Я был на втором и на третьем представлениях «Чайки». В зрительной зале сидела обычная публика Алек- сандринского театра, и я мог наблюдать, с каким вниманием она вслушивалась в то новое, что происходило на сцене.
Там не было обычных — драматической актрисы, первого любовника, простака-мужа, великосветского хлыща и пр. и пр., что полагалось и к чему привыкли глаз и ухо, но это не мешало с любопытством слушать и смотреть.
Я решительно утверждаю, что пьеса на этих представлениях нравилась большой публике. Актеры начали сыгрываться, и можно было думать, что мало-помалу у них получится нечто цельное, чего нельзя было и требовать раньше за почти полным отсутствием настоящих репетиций, и «Чайка» войдет в репертуар.
В этом смысле я и другие телеграфировали и писали Антону Павловичу, но он принял это за желание утешить и вообще отнесся скептически.
Он был прав только в одном отношении: что если даже все это и так, то пьесе не дадут выиграться и занять надлежащее место.

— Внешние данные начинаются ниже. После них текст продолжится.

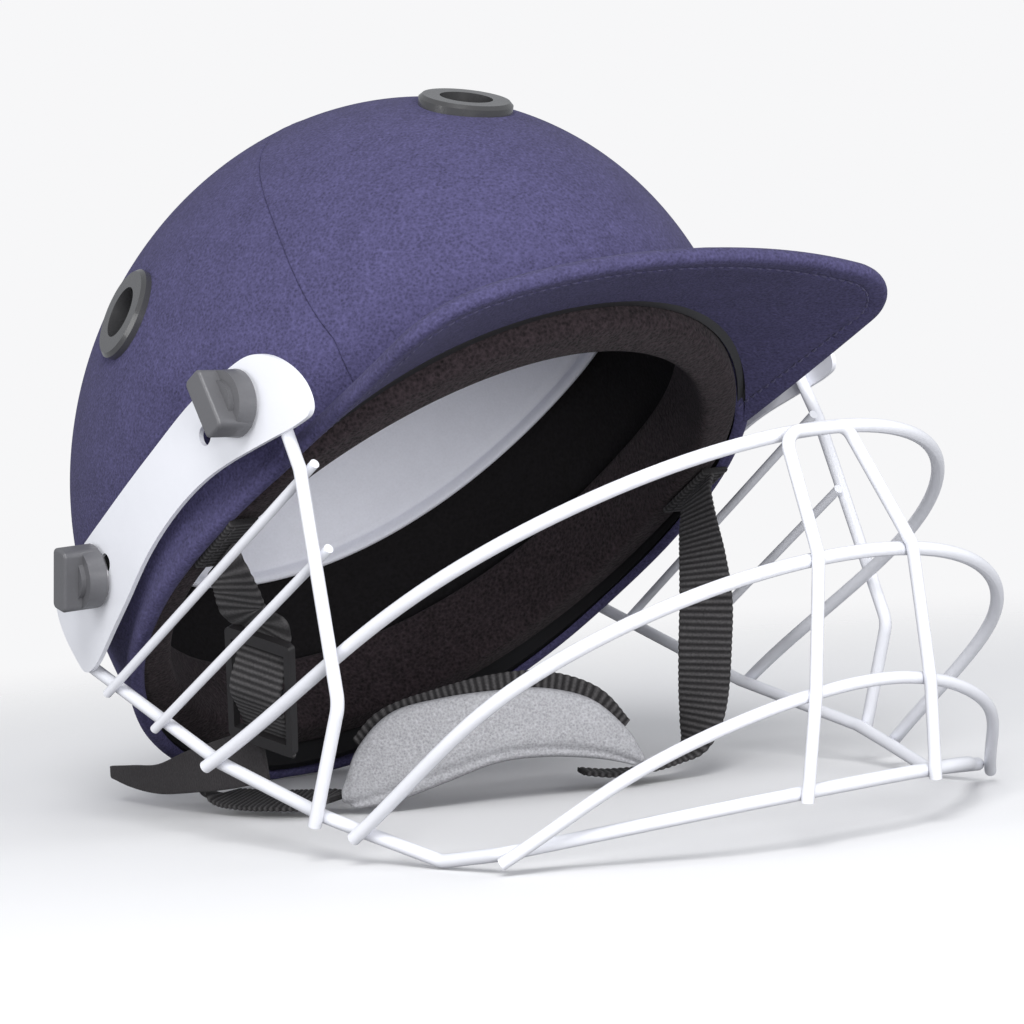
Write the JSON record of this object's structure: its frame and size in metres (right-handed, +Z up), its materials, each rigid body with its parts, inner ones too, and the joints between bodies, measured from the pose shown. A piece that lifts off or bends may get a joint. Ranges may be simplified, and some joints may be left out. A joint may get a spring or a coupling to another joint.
{
  "type": "cricket helmet",
  "caption": "Cloth-covered sports helmet with a peak, padded rim, welded wire face grille on screwed side plates, and a chin strap with a cup.",
  "frame": {"origin": "on the table under the middle of the helmet's bounding box", "axes": "+X towards the wearer's left, +Y towards the back of the helmet, -Y towards the front, +Z up, in the stance in which the helmet rests on a table"},
  "size_m": [0.2474, 0.3629, 0.2335],
  "materials": {
    "shell_plastic": "satin moulded plastic",
    "navy_cloth": "woven cloth, matt",
    "vent_plastic": "moulded plastic, satin",
    "black_foam": "cloth-faced foam, matt",
    "liner_cloth": "smooth cloth, matt",
    "band_felt": "felt-faced foam, matt",
    "white_metal": "powder-coated steel, gloss",
    "black_rubber": "moulded rubber, matt",
    "plated_steel": "zinc-plated steel",
    "black_webbing": "woven webbing, matt",
    "black_elastic": "ribbed woven elastic, matt",
    "buckle_plastic": "moulded plastic, satin",
    "cup_foam": "coated foam, satin",
    "knob_plastic": "moulded plastic, matt"
  },
  "bodies": {
    "helmet": {"hard_shell": "shell_plastic", "front_cover_panel": "navy_cloth", "rear_cover_panel": "navy_cloth", "peak_cover": "navy_cloth", "vent_back_rings": "vent_plastic", "front_vent": "vent_plastic", "right_vent": "vent_plastic", "left_vent": "vent_plastic", "foam_lining": "black_foam", "crown_liner": "liner_cloth", "rim_band": "band_felt", "right_side_plate": "white_metal", "left_side_plate": "white_metal", "spacers": "black_rubber", "thread_nuts": "plated_steel", "main_frame": "white_metal", "upper_hoop": "white_metal", "middle_hoop": "white_metal", "lower_hoop": "white_metal", "front_staple": "white_metal", "right_upright": "white_metal", "left_upright": "white_metal", "right_upper_bar": "white_metal", "right_lower_bar": "white_metal", "left_upper_bar": "white_metal", "left_lower_bar": "white_metal", "right_strap_patch": "black_webbing", "left_strap_patch": "black_webbing", "strap_buckle": "buckle_plastic", "right_strap": "black_webbing", "strap_tab": "black_webbing", "lower_elastic": "black_elastic", "chin_cup": "cup_foam", "cup_elastic": "black_elastic", "left_strap": "black_elastic"},
    "right_front_washer_body": {"right_front_washer": "plated_steel"},
    "right_front_knob_body": {"right_front_knob": "knob_plastic", "right_front_screw": "plated_steel"},
    "right_rear_washer_body": {"right_rear_washer": "plated_steel"},
    "right_rear_knob_body": {"right_rear_knob": "knob_plastic", "right_rear_screw": "plated_steel"},
    "left_front_washer_body": {"left_front_washer": "plated_steel"},
    "left_front_knob_body": {"left_front_knob": "knob_plastic", "left_front_screw": "plated_steel"},
    "left_rear_washer_body": {"left_rear_washer": "plated_steel"},
    "left_rear_knob_body": {"left_rear_knob": "knob_plastic", "left_rear_screw": "plated_steel"}
  },
  "joints": [
    {"name": "right_front_lift", "type": "slide", "parent": "helmet", "child": "right_front_washer_body", "axis": [-0.9935, -0.0991, 0.0556], "range_m": [0, 0.0032]},
    {"name": "right_front_turn", "type": "hinge", "parent": "right_front_washer_body", "child": "right_front_knob_body", "pos_m": [-0.10636, -0.02325, 0.13678], "axis": [-0.9935, -0.0991, 0.0556], "range_deg": [0, 1440]},
    {"name": "right_rear_lift", "type": "slide", "parent": "helmet", "child": "right_rear_washer_body", "axis": [-0.9986, 0.0462, -0.0259], "range_m": [0, 0.0032]},
    {"name": "right_rear_turn", "type": "hinge", "parent": "right_rear_washer_body", "child": "right_rear_knob_body", "pos_m": [-0.1096, 0.06972, 0.08461], "axis": [-0.9986, 0.0462, -0.0259], "range_deg": [0, 1440]},
    {"name": "left_front_lift", "type": "slide", "parent": "helmet", "child": "left_front_washer_body", "axis": [0.9935, -0.0991, 0.0556], "range_m": [0, 0.0032]},
    {"name": "left_front_turn", "type": "hinge", "parent": "left_front_washer_body", "child": "left_front_knob_body", "pos_m": [0.10636, -0.02325, 0.13678], "axis": [0.9935, -0.0991, 0.0556], "range_deg": [0, 1440]},
    {"name": "left_rear_lift", "type": "slide", "parent": "helmet", "child": "left_rear_washer_body", "axis": [0.9986, 0.0462, -0.0259], "range_m": [0, 0.0032]},
    {"name": "left_rear_turn", "type": "hinge", "parent": "left_rear_washer_body", "child": "left_rear_knob_body", "pos_m": [0.1096, 0.06972, 0.08461], "axis": [0.9986, 0.0462, -0.0259], "range_deg": [0, 1440]}
  ],
  "couplings": [
    {"joint": "right_front_turn", "follows": "right_front_lift", "rad_per_m": 7854},
    {"joint": "right_rear_turn", "follows": "right_rear_lift", "rad_per_m": 7854},
    {"joint": "left_front_turn", "follows": "left_front_lift", "rad_per_m": 7854},
    {"joint": "left_rear_turn", "follows": "left_rear_lift", "rad_per_m": 7854}
  ]
}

Так это и случилось.
Тогдашняя дирекция оказалась по своим художественным вкусам мало чем выше той публики, какая наполняла залу на первом представлении «Чайки». Бенефисная дирекция... В оценке пьесы она, очевидно, руководствовалась такими внешними признаками, как вызовы актеров, аплодисменты и цифра сбора.

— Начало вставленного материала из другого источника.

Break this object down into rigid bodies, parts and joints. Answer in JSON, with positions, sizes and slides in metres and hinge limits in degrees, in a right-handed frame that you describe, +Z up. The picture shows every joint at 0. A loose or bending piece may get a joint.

Аплодисментов действительно было немного, и вызовы были скромные. Но это понятно. «Гром аплодисментов» обыкновенно вызывается чем-нибудь эффектным, совершающимся на сцене, а в «Чайке», как и вообще у Чехова, за исключением первых его пьес, написанных еще в старой манере, то есть именно до «Чайки», — таких нарочито эффектных мест не было.
Что же касается цифры сборов, то «новые формы», казалось бы, заслуживали того, чтобы подождать и дать публике возможность ознакомиться с ними, разглядеть их и оценить.

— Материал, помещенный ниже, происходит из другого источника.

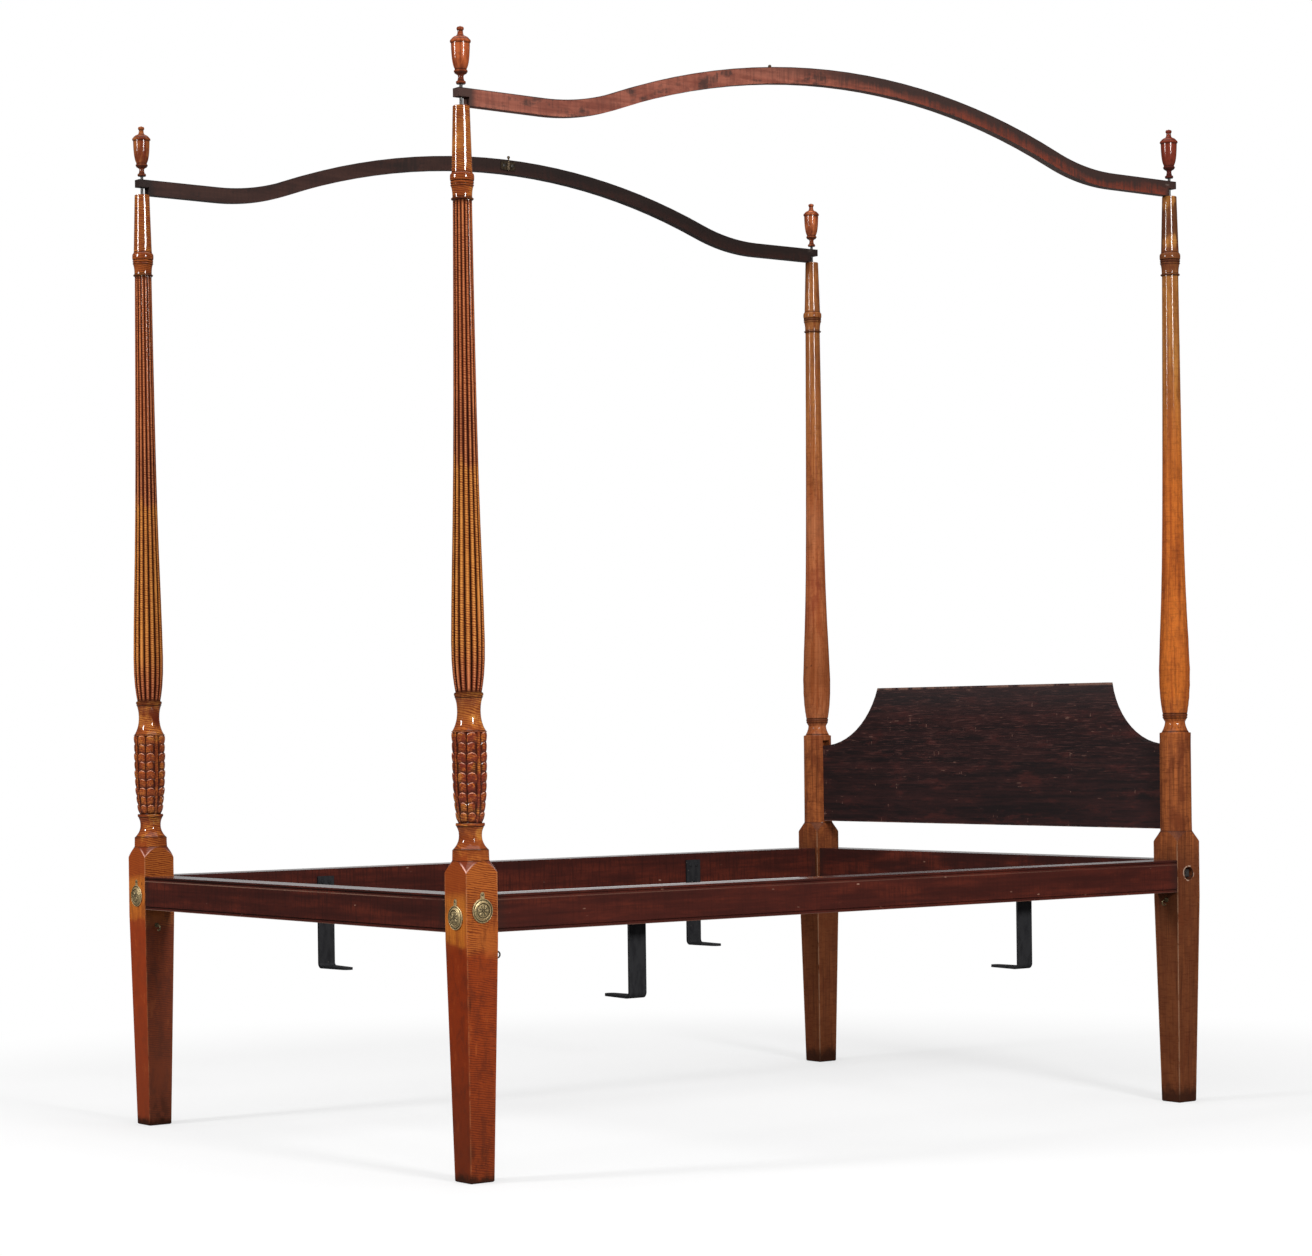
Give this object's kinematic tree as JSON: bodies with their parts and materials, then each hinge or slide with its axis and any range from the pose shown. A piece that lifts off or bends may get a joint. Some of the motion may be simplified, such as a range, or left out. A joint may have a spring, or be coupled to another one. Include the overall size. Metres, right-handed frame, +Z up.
{
  "type": "tall-post tester bed",
  "caption": "Tall-post bed with reeded and leaf-carved foot posts, bolted square rails, scooped headboard and arched tester rails held on pins by urn finials.",
  "frame": {"origin": "on the floor, at the middle of the bed between the four posts", "axes": "+X across the bed to the side that is nearer in the picture (the right side, seen from the foot), +Y from the foot to the head, +Z up"},
  "size_m": [1.322, 2.013, 2.2228],
  "materials": {
    "foot_post_maple": "glossy varnish over figured maple",
    "head_post_maple": "worn varnish over plain maple",
    "rail_wood": "dark red-brown stain, worn",
    "headboard_wood": "near-black red-brown stain, scratched",
    "tester_wood": "reddish brown stain with dark grey marks",
    "hinge_brass": "dark with age",
    "hinge_screw_steel": "dark, aged",
    "finial_maple": "glossy red-orange brown varnish",
    "pin_steel": "dull",
    "cover_brass": "aged olive gold",
    "cover_pin_brass": "dark",
    "bolt_iron": "dark, slightly rusty",
    "black_iron": "worn black paint",
    "hook_brass": "aged"
  },
  "bodies": {
    "frame": {"foot_post_right": "foot_post_maple", "foot_post_left": "foot_post_maple", "head_post_right": "head_post_maple", "head_post_left": "head_post_maple", "side_rail_right": "rail_wood", "side_rail_left": "rail_wood", "foot_rail": "rail_wood", "head_rail": "rail_wood", "headboard": "headboard_wood", "post_pins": "pin_steel", "cover_pins": "cover_pin_brass", "bed_bolts": "bolt_iron", "bed_nuts": "bolt_iron", "iron_right_foot": "black_iron", "iron_right_head": "black_iron", "iron_left_foot": "black_iron", "iron_left_head": "black_iron", "iron_screws": "black_iron", "post_hooks": "hook_brass"},
    "tester_right": {"tester_right_foot_half": "tester_wood", "tester_right_head_half": "tester_wood", "hinge_right_foot_leaf": "hinge_brass", "hinge_right_head_leaf": "hinge_brass", "hinge_right_pin": "hinge_brass", "hinge_right_screws": "hinge_screw_steel"},
    "tester_left": {"tester_left_foot_half": "tester_wood", "tester_left_head_half": "tester_wood", "hinge_left_foot_leaf": "hinge_brass", "hinge_left_head_leaf": "hinge_brass", "hinge_left_pin": "hinge_brass", "hinge_left_screws": "hinge_screw_steel"},
    "finial_foot_right_body": {"finial_foot_right": "finial_maple"},
    "finial_foot_left_body": {"finial_foot_left": "finial_maple"},
    "finial_head_right_body": {"finial_head_right": "finial_maple"},
    "finial_head_left_body": {"finial_head_left": "finial_maple"},
    "cover_right_foot_face_body": {"cover_right_foot_face": "cover_brass"},
    "cover_right_side_face_body": {"cover_right_side_face": "cover_brass"},
    "cover_left_foot_face_body": {"cover_left_foot_face": "cover_brass"},
    "cover_left_side_face_body": {"cover_left_side_face": "cover_brass"}
  },
  "joints": [
    {"name": "tester_right_lift", "type": "slide", "parent": "frame", "child": "tester_right", "axis": [0, 0, 1], "range_m": [0, 0.085]},
    {"name": "tester_left_lift", "type": "slide", "parent": "frame", "child": "tester_left", "axis": [0, 0, 1], "range_m": [0, 0.085]},
    {"name": "finial_foot_right_lift", "type": "slide", "parent": "tester_right", "child": "finial_foot_right_body", "axis": [0, 0, 1], "range_m": [0, 0.045]},
    {"name": "finial_foot_left_lift", "type": "slide", "parent": "tester_left", "child": "finial_foot_left_body", "axis": [0, 0, 1], "range_m": [0, 0.045]},
    {"name": "finial_head_right_lift", "type": "slide", "parent": "tester_right", "child": "finial_head_right_body", "axis": [0, 0, 1], "range_m": [0, 0.045]},
    {"name": "finial_head_left_lift", "type": "slide", "parent": "tester_left", "child": "finial_head_left_body", "axis": [0, 0, 1], "range_m": [0, 0.045]},
    {"name": "cover_right_side_face_swing", "type": "hinge", "parent": "frame", "child": "cover_right_side_face_body", "pos_m": [0.656, -0.968, 0.548], "axis": [1, 0, 0], "range_deg": [-22, 120]},
    {"name": "cover_right_foot_face_swing", "type": "hinge", "parent": "frame", "child": "cover_right_foot_face_body", "pos_m": [0.62, -1.004, 0.535], "axis": [0, 1, 0], "range_deg": [-22, 120]},
    {"name": "cover_left_side_face_swing", "type": "hinge", "parent": "frame", "child": "cover_left_side_face_body", "pos_m": [-0.656, -0.968, 0.548], "axis": [1, 0, 0], "range_deg": [-22, 120]},
    {"name": "cover_left_foot_face_swing", "type": "hinge", "parent": "frame", "child": "cover_left_foot_face_body", "pos_m": [-0.62, -1.004, 0.535], "axis": [0, 1, 0], "range_deg": [-120, 22]}
  ]
}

Но цифра 800 рублей на четвертом представлении так испугала дирекцию, что она, чуть ли не после этого спектакля, решила снять пьесу с репертуара.
А несколько лет спустя «Чайка» была вторично поставлена в том же театре. Тогда уже появились новые веяния и была новая дирекция. Роли были распределены несколько иначе. В Александринском театре уже не было Комиссаржевской, умер Сазонов, из пьесы выступил Варламов.
И что же? Несмотря на все это, «Чайка» имела успех. Она была дана заурядным спектаклем, бенефисной публике не было предоставлено решать ее судьбу. Комиссаржев- скую заменила Селиванова, хорошая актриса, но не претендовавшая даже на сравнение с Комиссаржевской. Роль Сазонова исполнял Шувалов, опять-таки с большим ущербом для роли.
И, несмотря на все это, пьеса имела успех, делала сборы и держалась на афише.
Я уже не говорю о Художественном театре, для которого «Чайка» была своего рода исходным пунктом, где она имела шумный, демонстративный успех.
И я совершенно уверен, что если бив первый раз в Александринском театре «Чайка» была дана обыкновенным спектаклем, то публика приняла бы ее хотя, может быть, и с некоторым удивлением, но благосклонно и почтительно. Как театральная пьеса «Чайка» не удовлетворила бы ее, но пленили бы ее исключительные художественные достоинства.
Все то, что я рассказал здесь, я взял из своей памяти. Я не веду дневников и не имею привычки заносить свои мысли и наблюдения в записные книжки.
Но если бы даже такая привычка у меня была, я ничего не записал бы о Чехове, так как никогда не смотрел на него как на объект для наблюдения.